Son travail d’écrivain permet donc de conserver une trace des nombreuses manières dont un même événement a pu être vécu. Sabri documente son époque, lui qui adore les petites histoires, comme le dit bien son narrateur au début du roman. Ici, comme dans la plupart de ses oeuvres, il mélange le privé et le public, pour peindre l’image d’une époque qui n’est plus. Il raconte la grande histoire à partir des expériences vécues par des gens ordinaires. C’est peut-être la leçon qu’il a tirée de l’oeuvre de son maître et ami, Naguib Mahfouz, avec qui il a tenu une amitié de 25 ans. D’ailleurs, il en donne un exemple dans Safini Marra, en men­tionnant ouvertement Khan Al-Khalili de Mahfouz, le roman favori de son narrateur, épris des fins détails tissés autour de la vie en temps de guerre.
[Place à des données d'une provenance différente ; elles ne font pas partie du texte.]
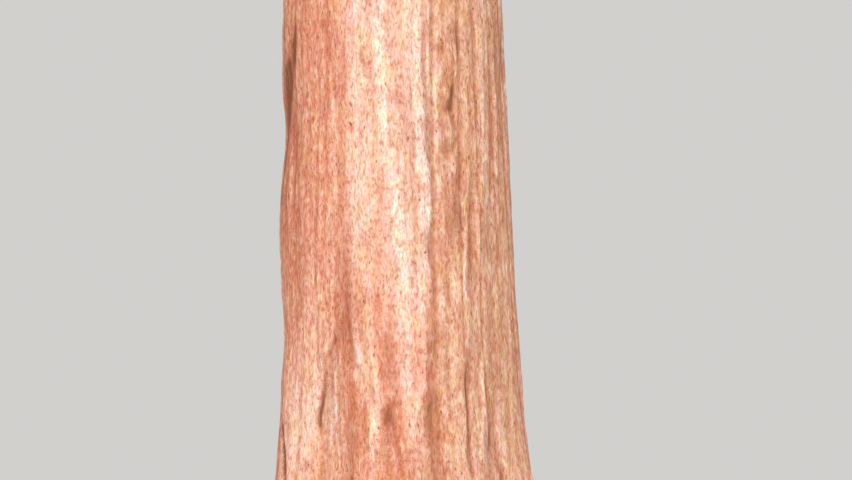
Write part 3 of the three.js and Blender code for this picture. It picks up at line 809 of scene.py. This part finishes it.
def unit(vectors):
    return vectors / np.linalg.norm(vectors, axis=-1, keepdims=True)


def headings(points, share):
    steps = [b - a for a, b in zip(points, points[1:])]
    return unit(bezier(steps, share) + np.zeros((np.size(share), 3)))


def bough_points(mass):
    draw = seeded_stream(BOUGH_SEED + mass["index"])
    out, across, _ = mass["axes"]
    tip_distance = mass["distance"] - mass["half"][0] * TIP_DEPTH[0]
    tip_height = mass["middle"][2] - mass["half"][2] * TIP_DEPTH[1]
    rise = mix(BOUGH_RISE_FOOT, BOUGH_RISE_TOP, mass["share"]) + BOUGH_VARIETY["rise"] * next(draw)
    root_height = tip_height - rise
    root_distance = bole_radius(root_height)
    sag = (tip_distance - root_distance) * BOUGH_SAG
    aside = around(0, BOUGH_VARIETY["aside"], draw)

    def at(distance, height, sideways):
        return trunk_axis(height) + out * distance + across * sideways

    near, far = (mix(root_distance, tip_distance, bend) for bend in BOUGH_BENDS)
    return [
        at(root_distance * ROOT_DEPTH, root_height, 0),
        at(near, root_height - sag, aside),
        at(far, mix(root_height, tip_height, BEND_RISE) - sag, aside),
        at(tip_distance, tip_height, 0),
    ]


def bough_radius(mass, share):
    root = mix(BOUGH_RADIUS_FOOT, BOUGH_RADIUS_TOP, mass["share"])
    collar = 1 + COLLAR_SWELL * np.exp(-np.asarray(share) / COLLAR_LENGTH)
    return root * mix(1, BOUGH_TIP_SHARE, np.asarray(share) ** BOUGH_TAPER) * collar


for mass in masses[:BOUGHS]:
    points = bough_points(mass)
    checks = np.linspace(0, 1, PATH_CHECKS)
    mass["limb"] = {
        "points": points, "tip": points[-1], "heading": headings(points, 1)[0],
        "radius": float(bough_radius(mass, 1.0)),
        "path": list(zip(bezier(points, checks), bough_radius(mass, checks))),
    }
print("boughs:", BOUGHS)

# %% The boughs' bark
BOUGH_COLUMNS = 44
BOUGH_ROWS = 64
BOUGH_GROOVES = {"round": 13, "a_metre": 0.9, "seed": 41, "width": 0.10, "depth": 0.08}
BOUGH_FIBRES = {"round": 22, "a_metre": 5.0, "seed": 42, "height": 0.05}
BOUGH_TINTS = {"round": 5, "a_metre": 1.2, "seed": 43, "pale": 0.5, "rusty": 0.5, "furrow_and_shade": 0.7}
BOUGH_MEASURES = 400
BOUGH_START = 0.74
BOUGH_FOOT_FLARE = 0.22
BOUGH_FOOT_HEIGHT = 0.35
BOUGH_FOOT_LENGTH = 0.14
BOUGH_RUNS_OUT = 0.15


def section_frame(along, side):
    first = unit(side - along * np.sum(along * side, axis=-1, keepdims=True))
    return first, np.cross(along, first)


def off_axis(points):
    return np.linalg.norm((points - trunk_axis(points[:, 2]))[:, :2], axis=-1)


def bark_of_bough(mass):
    points = mass["limb"]["points"]
    fine = np.linspace(0, 1, BOUGH_MEASURES)
    path = bezier(points, fine)
    start = fine[np.argmax(off_axis(path) > bole_radius(path[:, 2]) * BOUGH_START)]
    length = np.linalg.norm(np.diff(path, axis=0), axis=1).sum()

    def place(round_limb, along_limb):
        turn = round_limb * 2 * math.pi
        share = mix(start, 1, along_limb)
        heading = headings(points, share)
        first, second = section_frame(heading, mass["axes"][1])
        middles = bezier(points, share)
        from_bole = off_axis(middles) - bole_radius(middles[:, 2])
        at_foot = np.exp(-np.maximum(from_bole, 0) / BOUGH_FOOT_LENGTH)
        up_bark = share * length + mass["index"]
        groove = crossing(turn, up_bark, BOUGH_GROOVES)
        fibres = centred_noise(turn, up_bark, BOUGH_FIBRES)
        rough = np.clip((1 - share) / BOUGH_RUNS_OUT, 0, 1)
        radius = bough_radius(mass, share) * (1 + BOUGH_FOOT_FLARE * at_foot)
        relief = BOUGH_FIBRES["height"] * fibres - BOUGH_GROOVES["depth"] * groove
        radius = radius * (1 + rough * relief)
        upright = (1 + BOUGH_FOOT_HEIGHT * at_foot) * np.sin(turn)
        around_limb = first * np.cos(turn)[:, None] + second * upright[:, None]
        tint = bark_noise(turn, up_bark, BOUGH_TINTS)
        values = {
            "pale": BOUGH_TINTS["pale"] * tint * rough,
            "rusty": mix(1.0, BOUGH_TINTS["rusty"] * (1 - tint), rough),
            "tan": tint * rough,
            # The grooves get their darker bark with painted shade.
            "furrow_and_shade": BOUGH_TINTS["furrow_and_shade"] * groove * rough,
            "straight": np.stack([np.cos(turn) * radius, np.sin(turn) * radius, up_bark], axis=-1),
            "streak": np.full(len(tint), 0.5),
        }
        return middles + around_limb * radius[:, None], values

    return wrapped_sheet(f"bark_bough_{mass['index'] + 1:02d}", BOUGH_COLUMNS, BOUGH_ROWS, place)


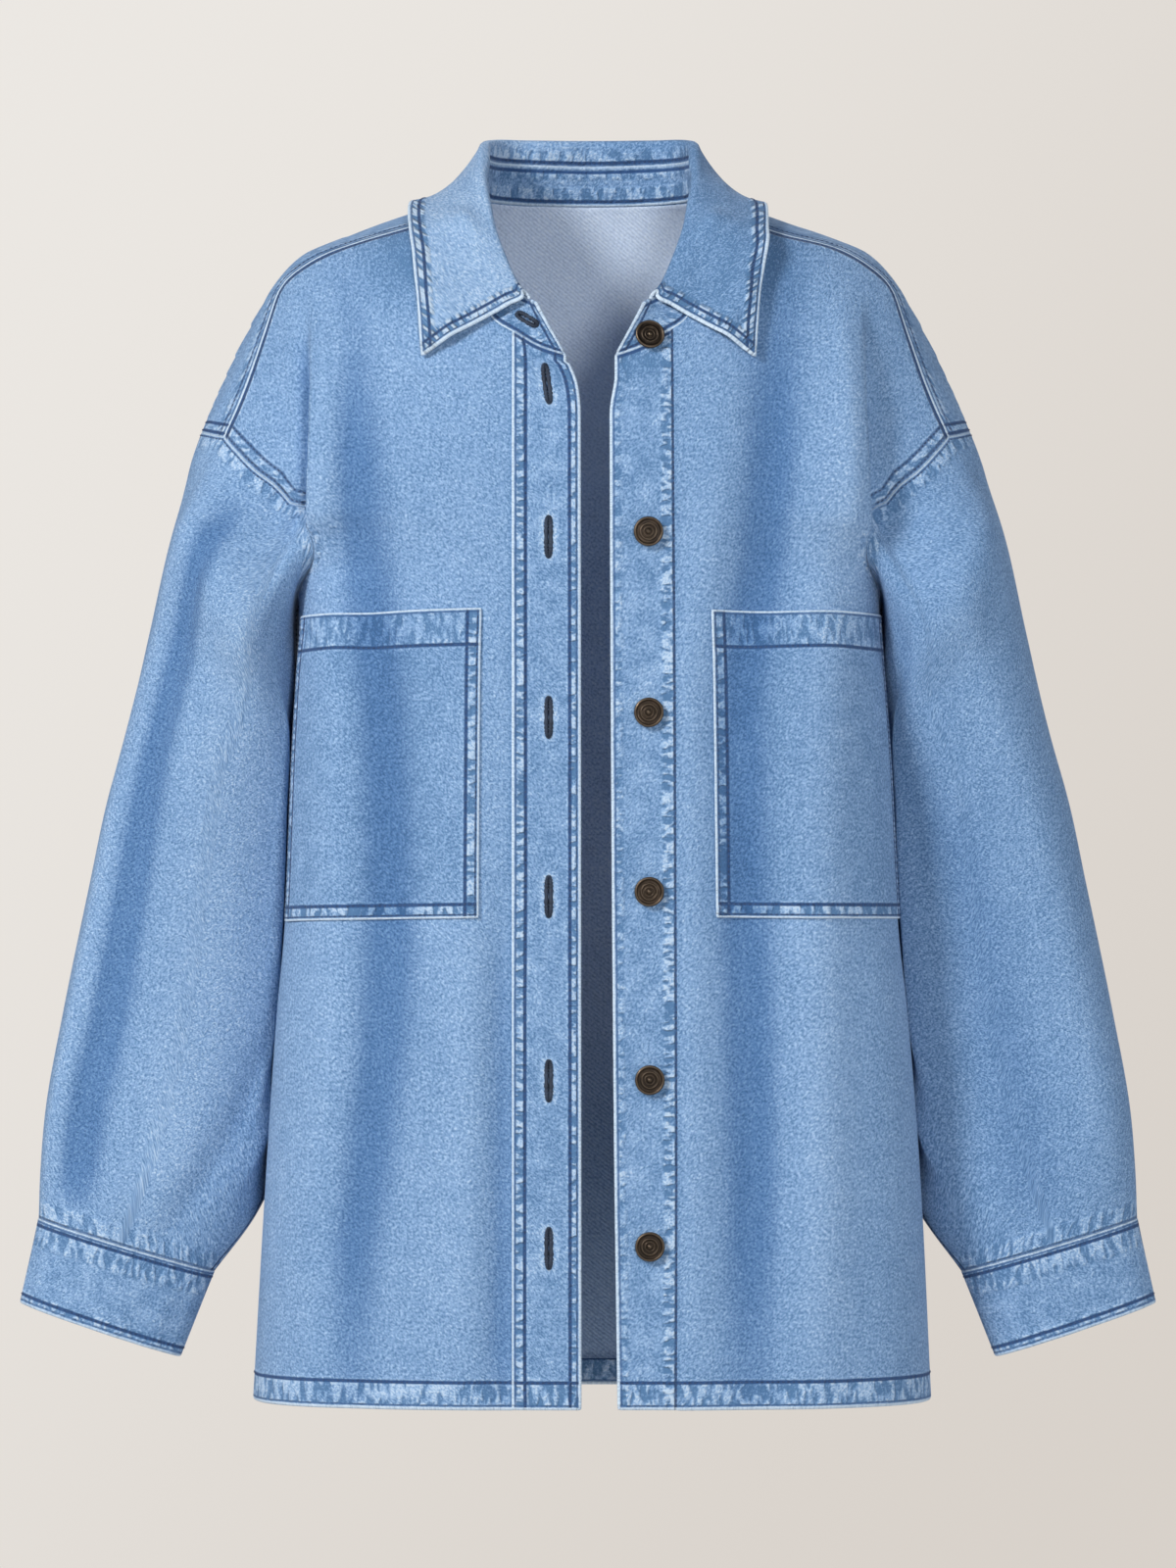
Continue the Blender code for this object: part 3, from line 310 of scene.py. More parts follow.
# The cloth's inner face: ribs of the twill, with painted light round the neck and painted shade low down
def wrongSide(name):
    made, nodes, shader = newMaterial(name)
    s, t = nodes.attribute("cloth")[:2]
    wobble = nodes.noise(nodes.vector(s, t, 3.0), 180.0, 1.0, 0.5)
    rib = nodes.math("SINE", (s * 0.62 + t * 0.78) * (2 * math.pi / ribWide) + wobble * 4.0) * 0.5 + 0.5
    fine = nodes.noise(nodes.vector(s, t, 7.0), 580.0, 2.0, 0.65)
    cloud = nodes.noise(nodes.vector(s, t, 1.0), 60.0, 2.0, 0.5)
    tone = (rib - 0.5) * 0.24 + (fine - 0.5) * 3.0 + (cloud - 0.5) * 0.6
    colour = nodes.mix(nodes.soft(tone, -0.5, 0.05), insideTones["dark"], insideTones["mid"])
    colour = nodes.mix(nodes.soft(tone, 0.0, 0.6), colour, insideTones["pale"])
    # paler toward the neck: painted light through the neck opening
    colour = nodes.mix(nodes.soft(t, -0.22, -0.12, 0.0, 0.45), colour, insideTones["neck"])
    # darker low down: painted shade deep inside the body
    colour = nodes.mix(nodes.soft(t, -0.38, -0.60, 0.0, 1.0), colour, insideTones["low"], "MULTIPLY")
    nodes.feed(shader, {"Base Color": colour, "Roughness": nodes.soft(fine, 0.2, 0.8, 0.85, 0.97),
                        "Normal": nodes.bump(rib * 0.00016 + fine * 0.0001), "Sheen Weight": 0.1,
                        "Specular IOR Level": 0.15})
    return made


def threadMaterial(name, dark, pale):
    made, nodes, shader = newMaterial(name)
    place = nodes.add("TexCoord").outputs["Object"]
    twist = nodes.noise(place, 1500.0, 2.0, 0.6)
    worn = nodes.noise(place, 120.0, 1.0, 0.5)
    colour = nodes.mix(nodes.soft(twist * 0.6 + worn * 0.4, 0.35, 0.68), dark, pale)
    nodes.feed(shader, {"Base Color": colour, "Roughness": nodes.soft(twist, 0.2, 0.8, 0.6, 0.8),
                        "Normal": nodes.bump(twist * 0.0001)})
    return made


def brassMaterial():
    made, nodes, shader = newMaterial("antique_brass")
    place = nodes.add("TexCoord").outputs["Object"]
    patina = nodes.noise(place, 420.0, 3.0, 0.6)
    cloud = nodes.noise(place, 130.0, 2.0, 0.5)
    proud = Value(nodes, nodes.add("Attribute", {"attribute_name": "proud"}).outputs["Fac"])
    bright = nodes.soft(proud + (patina - 0.5) * 0.5, 0.35, 1.0)
    colour = nodes.mix(nodes.soft(cloud, 0.35, 0.65), (0.018, 0.013, 0.0095, 1), (0.036, 0.025, 0.017, 1))
    colour = nodes.mix(bright * 0.7, colour, (0.125, 0.094, 0.067, 1))
    nodes.feed(shader, {"Base Color": colour, "Metallic": 0.85, "Normal": nodes.bump(patina * 0.00006, 0.6),
                        "Roughness": nodes.soft(patina, 0.3, 0.7, 0.34, 0.52)})
    return made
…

La littérature nous fournit le quo­tidien des gens, à l’heure des conflits armés ou autres. L’écrivain en raf­fole. Parfois même, il en fait un peu trop. Car le poids de la grande his­toire semble écraser son personnage principal. Celui-ci se réduit, plus au moins, à un prototype, à l’héritier des soixante-huitards anonymes qui ont succombé aux diverses formes de fuites individuelles, passant par des dépressions, des évasions, des suicides … Car pour certains, la Révolution se termine mal. Tout dépend de sa capacité à faire face aux aspirations déçues .

Safini Marra (aie pitié de moi), par Naïm Sabri, aux éditions Al-Shorouk, 2018, 232 pages.